I have long wondered how to increase Wednesday night participation, because I am absolutely certain it would increase the fruitfulness of the ministry of this congregation and would be a still greater blessing to the people in it. How about this? If you and your spouse alternated, with one staying at home with the children, so that each of you came twice a month, we would significantly increase prayer meeting attendance. If some of you would commit to attendance at least once a month – that too would raise prayer meeting participation significantly. If we were all at prayer at least occasionally, even only twelve times or twenty-four times a year, that would increase both Wednesday night attendance at prayer and a sense of the whole congregation’s participation in corporate prayer.

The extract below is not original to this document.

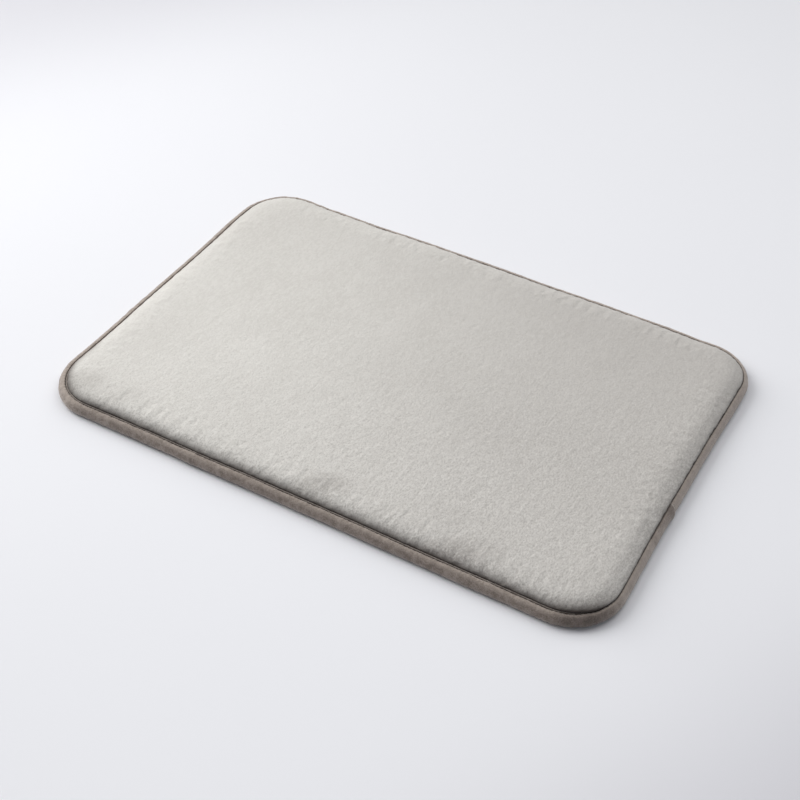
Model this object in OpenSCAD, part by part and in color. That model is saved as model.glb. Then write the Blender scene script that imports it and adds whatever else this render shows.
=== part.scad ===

Everyone would better understand and appreciate the prayers we offer on Sunday morning because they would be acquainted with the people, the ministry, and the background. That would be wonderful. So, let’s begin here. All of us should be at prayer at least some of the time. I hope more of us will be at prayer most of the time. But if we are all at prayer some of the time, we will strengthen our prayer meeting wonderfully.
As you pastor, let me tell you something I suspect you already know, but perhaps too often forget. When you are leaving this world for the next, as you look back over your shoulder at the life you have lived, there is one thing you are very much going to want to have been true about your life. And it is this: For all my sins and shortcomings, I was with the church at prayer!